Distribution Channels and Competitive Positioning
Annuities are sold through financial advisors, banks, brokers, and direct channels. Brighthouse depends on having attractive product terms and competitive payouts to compete for sales; commission structures paid to advisors also matter. Unlike banking, where a local branch is a moat, annuity companies compete primarily on financial strength (the ability to pay guarantees), product attractiveness, and distribution reach. Brighthouse lacks unique brand dominance; it competes against Fidelity, Principal, Voya, and dozens of other annuity writers. This drives relentless pressure on payouts and fees, compressing margins industry-wide. A company differentiating on service, proprietary investment strategies, or unique product features can sustain premium pricing; otherwise, it competes on cost and volume.
Regulatory Capital and Solvency
Insurance regulators require life insurance companies to maintain capital buffers to cover unexpected losses or adverse scenarios. Brighthouse must report statutory capital (the measure used by regulators) and GAAP capital (the measure in financial statements). Regulators impose minimum capital ratios; if Brighthouse falls below them, the company faces restrictions on dividends, acquisitions, or new business. The company’s capital position is thus a binding constraint on what it can return to shareholders or deploy in growth. A well-capitalized company can weather shocks; an undercapitalized one must restrict operations or raise external capital at unfavorable terms. Brighthouse’s quarterly filings detail its capital ratios and management’s capital plan.
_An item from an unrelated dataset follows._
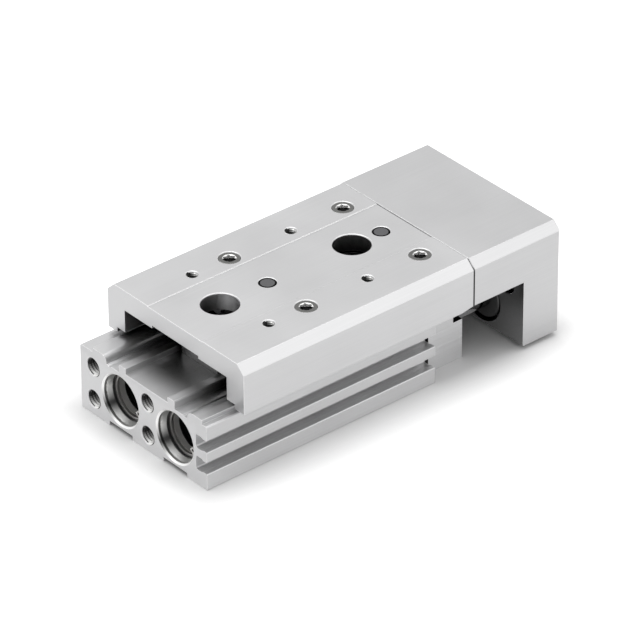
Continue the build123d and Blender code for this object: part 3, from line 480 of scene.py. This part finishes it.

Variable Annuities and Market Risk
Beyond fixed annuities, Brighthouse sells variable annuities where customers’ returns depend on the performance of underlying investment portfolios (stocks, bonds, alternative assets). Brighthouse typically guarantees minimum returns or death benefits, shifting some market risk to the company while customers participate in upside. In rising stock markets, variable annuity guarantees cost little; in crashes, they become expensive. The company hedges these risks through derivative contracts (put options, structured instruments), but hedging is imperfect and costly. A severe market downturn compounds Brighthouse’s challenges: fixed annuity margins compress due to low interest rates (bad for new business), while variable annuity guarantees become expensive and losses mount on hedging programs.
Researching Further
Brighthouse’s profitability, investment portfolio composition, and capital ratios are disclosed in detailed 10-K filings via the SEC (CIK 1685040). Quarterly earnings reports and investor presentations are accessible via the company’s investor relations site and provide context on sales trends, margins, and market conditions.